The European Union looks set to approve a cap on the price of Russian oil after Poland gave its backing.

The plan, which stops countries paying more than $60 (€57; £48) a barrel, needed the agreement of all EU states.

Poland announced its support on Friday after being reassured the cap would be kept at 5% lower than the market rate.

A price cap was put forward by the G7 group of nations in September and aims to stop Moscow profiting from oil exports while avoiding a price spike.

Poland's support for the proposal means the EU can keep to its plan of having a price cap in place by 5 December.

It had been reported that the EU wanted to set the cap at $65-70 but this was rejected by Poland, Lithuania and Estonia as too high.
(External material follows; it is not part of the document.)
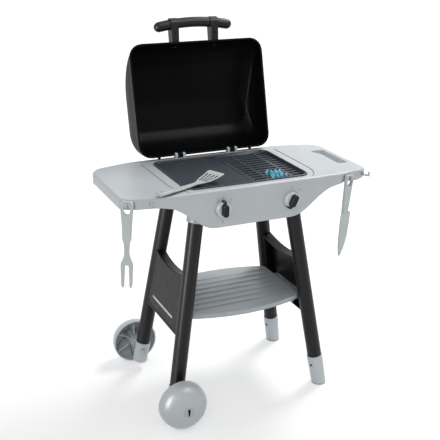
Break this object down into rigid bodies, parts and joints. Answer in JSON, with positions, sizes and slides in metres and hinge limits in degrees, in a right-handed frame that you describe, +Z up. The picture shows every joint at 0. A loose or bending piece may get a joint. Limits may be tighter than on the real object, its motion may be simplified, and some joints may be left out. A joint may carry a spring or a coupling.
{
  "type": "toy barbecue grill",
  "caption": "Toy barbecue grill on splayed legs, with a domed hinged lid, winged table top, turning knobs, rising flames, shelf, wheels and hanging tools.",
  "frame": {"origin": "on the floor, under the middle of the whole grill's footprint as it stands with the lid open", "axes": "+Z up, +Y towards the rear where the lid's hinge is, +X to the right of someone who stands in front of the knobs"},
  "size_m": [0.5286, 0.3978, 0.7486],
  "materials": {
    "table_grey": "satin light grey moulding",
    "wheel_grey": "satin light grey moulding",
    "shelf_grey": "satin mid grey moulding",
    "insert_grey": "satin dark blue-grey moulding",
    "black_plastic": "soft gloss black",
    "flame_blue": "light blue moulding",
    "tool_grey": "satin pale grey moulding",
    "natural_plastic": "undyed moulding",
    "screw_steel": "zinc plated"
  },
  "bodies": {
    "stand": {"table_top": "table_grey", "cooking_insert": "insert_grey", "flame_housing": "insert_grey", "left_hinge_pin": "screw_steel", "right_hinge_pin": "screw_steel", "left_click_spring": "natural_plastic", "right_click_spring": "natural_plastic", "front_left_leg": "black_plastic", "rear_left_leg": "black_plastic", "front_right_leg": "black_plastic", "rear_right_leg": "black_plastic", "front_left_leg_screw": "screw_steel", "rear_left_leg_screw": "screw_steel", "front_right_leg_screw": "screw_steel", "rear_right_leg_screw": "screw_steel", "front_right_foot": "wheel_grey", "rear_right_foot": "wheel_grey", "front_foot_pin": "wheel_grey", "rear_foot_pin": "wheel_grey", "front_left_axle_socket": "wheel_grey", "rear_left_axle_socket": "wheel_grey", "front_axle_pin": "wheel_grey", "rear_axle_pin": "wheel_grey", "left_side_panel": "black_plastic", "right_side_panel": "black_plastic", "front_left_panel_pin": "wheel_grey", "rear_left_panel_pin": "wheel_grey", "front_right_panel_pin": "wheel_grey", "rear_right_panel_pin": "wheel_grey", "shelf": "shelf_grey"},
    "lid": {"lid_shell": "black_plastic", "handle_bar": "black_plastic", "left_handle_post": "black_plastic", "right_handle_post": "black_plastic", "left_handle_screw": "screw_steel", "right_handle_screw": "screw_steel"},
    "left_knob": {"left_knob_dial": "table_grey", "left_knob_grip": "black_plastic", "left_click_wheel": "natural_plastic"},
    "right_knob": {"right_knob_dial": "table_grey", "right_knob_grip": "black_plastic", "right_click_wheel": "natural_plastic", "flame_cam": "natural_plastic"},
    "flames": {"flame_piece": "flame_blue"},
    "front_wheel_body": {"front_wheel": "wheel_grey"},
    "rear_wheel_body": {"rear_wheel": "wheel_grey"},
    "fork_body": {"fork": "tool_grey"},
    "knife_body": {"knife": "tool_grey"},
    "spatula_body": {"spatula": "tool_grey"}
  },
  "joints": [
    {"name": "lid_hinge", "type": "hinge", "parent": "stand", "child": "lid", "pos_m": [0.00226, 0.1012, 0.4753], "axis": [1, 0, 0], "range_deg": [0, 102]},
    {"name": "left_knob_turn", "type": "hinge", "parent": "stand", "child": "left_knob", "pos_m": [-0.06574, -0.1331, 0.4325], "axis": [0, 1, 0], "range_deg": [0, 270]},
    {"name": "right_knob_turn", "type": "hinge", "parent": "stand", "child": "right_knob", "pos_m": [0.08026, -0.1331, 0.4325], "axis": [0, 1, 0], "range_deg": [-205, 0]},
    {"name": "flame_rise", "type": "slide", "parent": "stand", "child": "flames", "axis": [0, 0, 1], "range_m": [-0.01451, 0]},
    {"name": "front_wheel_spin", "type": "hinge", "parent": "stand", "child": "front_wheel_body", "pos_m": [-0.16173, -0.1579, 0.0483], "axis": [0, 1, 0], "continuous": true},
    {"name": "rear_wheel_spin", "type": "hinge", "parent": "stand", "child": "rear_wheel_body", "pos_m": [-0.16173, 0.1187, 0.0483], "axis": [0, 1, 0], "continuous": true},
    {"name": "fork_swing", "type": "hinge", "parent": "stand", "child": "fork_body", "pos_m": [-0.24874, -0.12017, 0.458], "axis": [-0.5, -0.866, 0], "range_deg": [-35, 35]},
    {"name": "knife_swing", "type": "hinge", "parent": "stand", "child": "knife_body", "pos_m": [0.21126, -0.12889, 0.458], "axis": [0.1727, -0.985, 0], "range_deg": [-30, 30]},
    {"name": "spatula_slide", "type": "slide", "parent": "stand", "child": "spatula_body", "axis": [-0.9078, -0.4195, 0], "range_m": [0, 0.04]}
  ],
  "couplings": [
    {"joint": "flame_rise", "follows": "right_knob_turn", "m_per_rad": 0.0040526}
  ]
}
Warsaw had wanted the value to be as low as possible and had held out while it examined an adjustment mechanism which would keep the cap below the market rate as the price of oil changed.

On Friday, Russian Urals crude was trading at $64 a barrel.

The introduction of a cap on Russian oil prices means countries that sign up to the policy will only be permitted to purchase oil and petroleum products transported via sea that are sold at or below the price cap.

G7 finance ministers said in September that their plan to limit the price of Russian crude would reduce Moscow's oil revenues and its ability to "fund its war of aggression".

The price of a barrel has rocketed since Russia launched its invasion of Ukraine in February which has seen prices rise for motorists and industry while generating big profits for oil firms.

Russia denounced the scheme, saying it would not supply those countries which enforced a price cap.